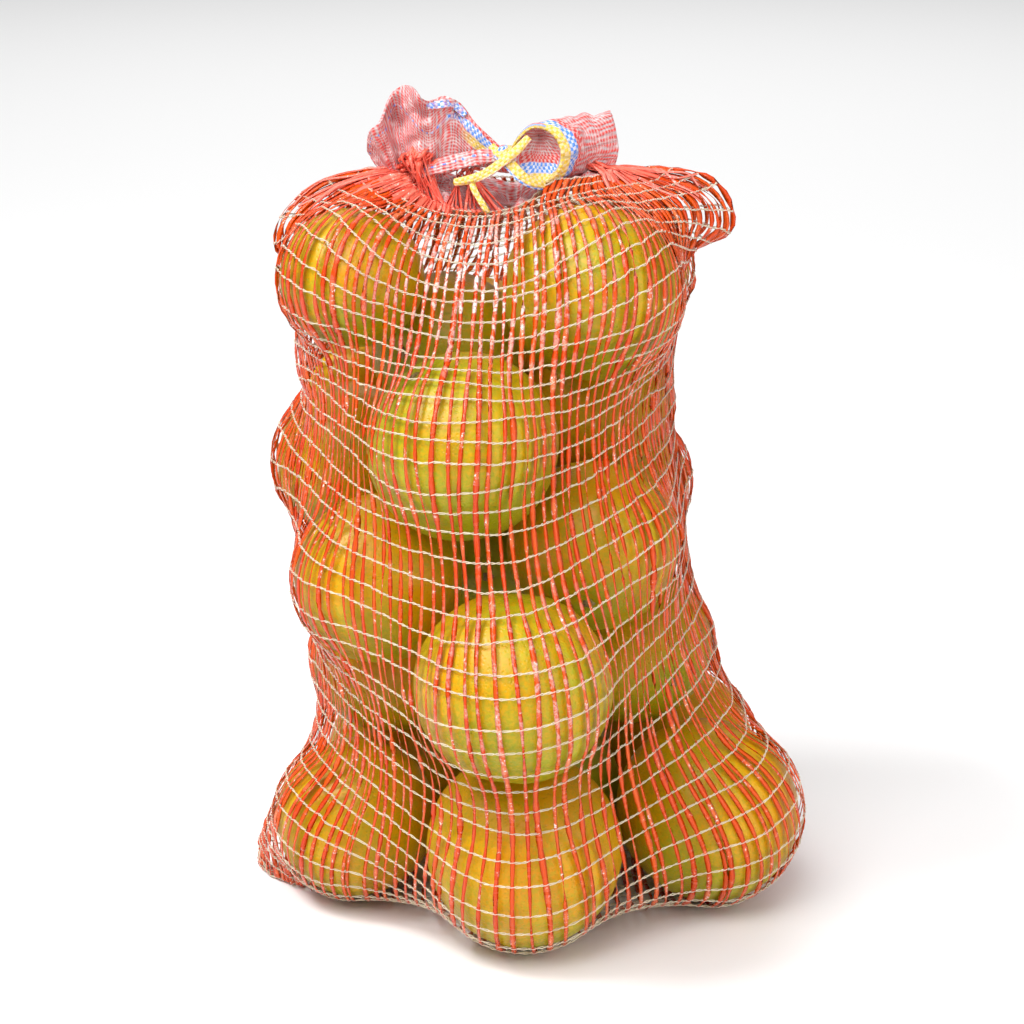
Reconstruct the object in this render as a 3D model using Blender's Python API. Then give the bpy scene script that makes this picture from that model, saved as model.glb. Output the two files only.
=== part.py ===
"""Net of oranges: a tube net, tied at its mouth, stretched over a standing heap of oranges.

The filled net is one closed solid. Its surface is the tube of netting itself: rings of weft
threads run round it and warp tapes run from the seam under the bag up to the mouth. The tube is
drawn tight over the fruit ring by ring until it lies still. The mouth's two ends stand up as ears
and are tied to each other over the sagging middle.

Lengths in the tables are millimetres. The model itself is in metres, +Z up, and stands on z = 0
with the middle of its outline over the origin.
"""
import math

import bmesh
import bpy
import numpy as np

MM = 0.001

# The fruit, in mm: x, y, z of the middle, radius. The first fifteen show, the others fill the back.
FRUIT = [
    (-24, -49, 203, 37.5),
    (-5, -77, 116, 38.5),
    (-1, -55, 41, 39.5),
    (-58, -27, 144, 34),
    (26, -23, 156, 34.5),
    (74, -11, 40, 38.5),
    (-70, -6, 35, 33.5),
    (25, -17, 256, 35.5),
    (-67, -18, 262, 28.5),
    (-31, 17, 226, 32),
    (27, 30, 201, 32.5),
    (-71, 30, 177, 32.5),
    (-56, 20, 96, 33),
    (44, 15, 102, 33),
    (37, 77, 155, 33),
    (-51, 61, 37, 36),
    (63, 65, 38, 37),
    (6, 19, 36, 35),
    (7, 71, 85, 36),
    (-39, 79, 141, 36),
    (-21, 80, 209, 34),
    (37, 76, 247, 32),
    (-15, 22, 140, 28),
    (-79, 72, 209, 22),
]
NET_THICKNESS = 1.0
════
Repeat every line of the material exactly as given.

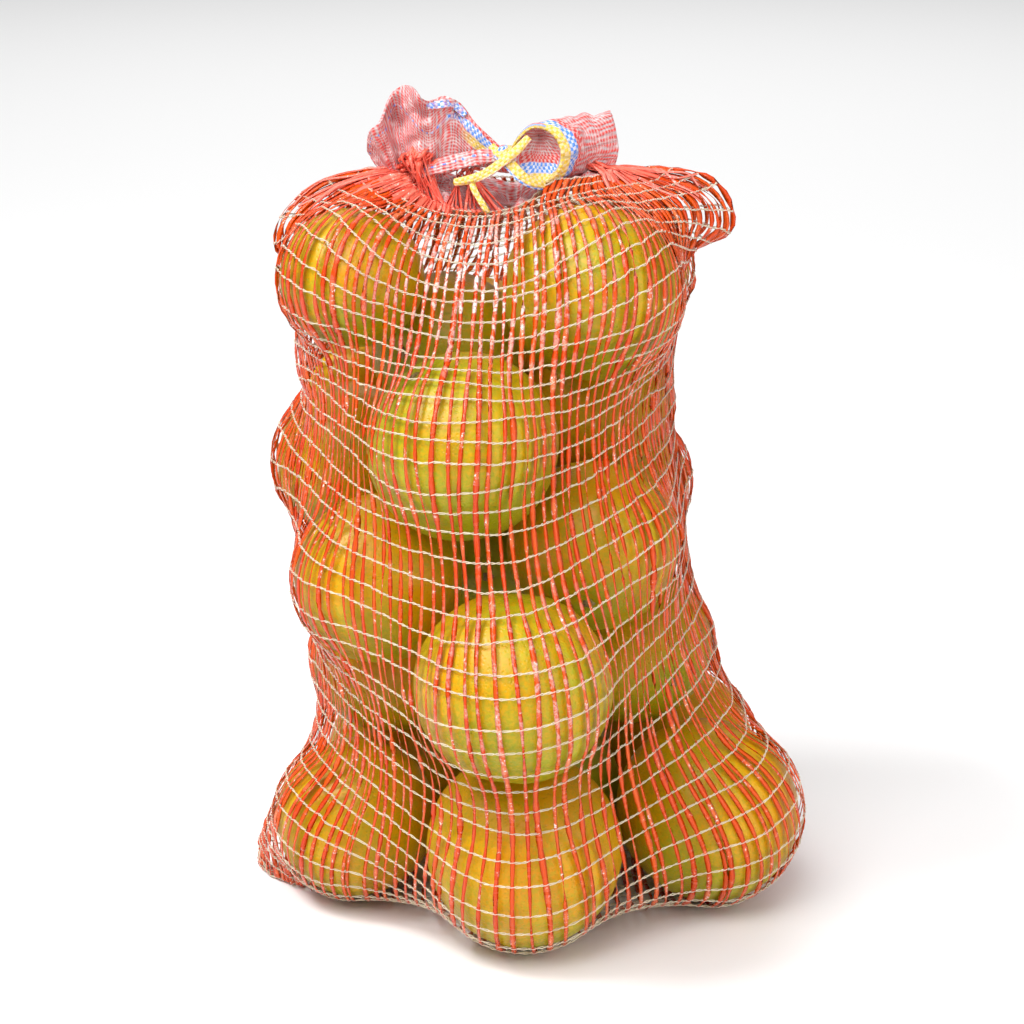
Reconstruct the object in this render as a 3D model using Blender's Python API. Then give the bpy scene script that makes this picture from that model, saved as model.glb. Output the two files only.
=== part.py ===
"""Net of oranges: a tube net, tied at its mouth, stretched over a standing heap of oranges.

The filled net is one closed solid. Its surface is the tube of netting itself: rings of weft
threads run round it and warp tapes run from the seam under the bag up to the mouth. The tube is
drawn tight over the fruit ring by ring until it lies still. The mouth's two ends stand up as ears
and are tied to each other over the sagging middle.

Lengths in the tables are millimetres. The model itself is in metres, +Z up, and stands on z = 0
with the middle of its outline over the origin.
"""
import math

import bmesh
import bpy
import numpy as np

MM = 0.001

# The fruit, in mm: x, y, z of the middle, radius. The first fifteen show, the others fill the back.
FRUIT = [
    (-24, -49, 203, 37.5),
    (-5, -77, 116, 38.5),
    (-1, -55, 41, 39.5),
    (-58, -27, 144, 34),
    (26, -23, 156, 34.5),
    (74, -11, 40, 38.5),
    (-70, -6, 35, 33.5),
    (25, -17, 256, 35.5),
    (-67, -18, 262, 28.5),
    (-31, 17, 226, 32),
    (27, 30, 201, 32.5),
    (-71, 30, 177, 32.5),
    (-56, 20, 96, 33),
    (44, 15, 102, 33),
    (37, 77, 155, 33),
    (-51, 61, 37, 36),
    (63, 65, 38, 37),
    (6, 19, 36, 35),
    (7, 71, 85, 36),
    (-39, 79, 141, 36),
    (-21, 80, 209, 34),
    (37, 76, 247, 32),
    (-15, 22, 140, 28),
    (-79, 72, 209, 22),
]
NET_THICKNESS = 1.0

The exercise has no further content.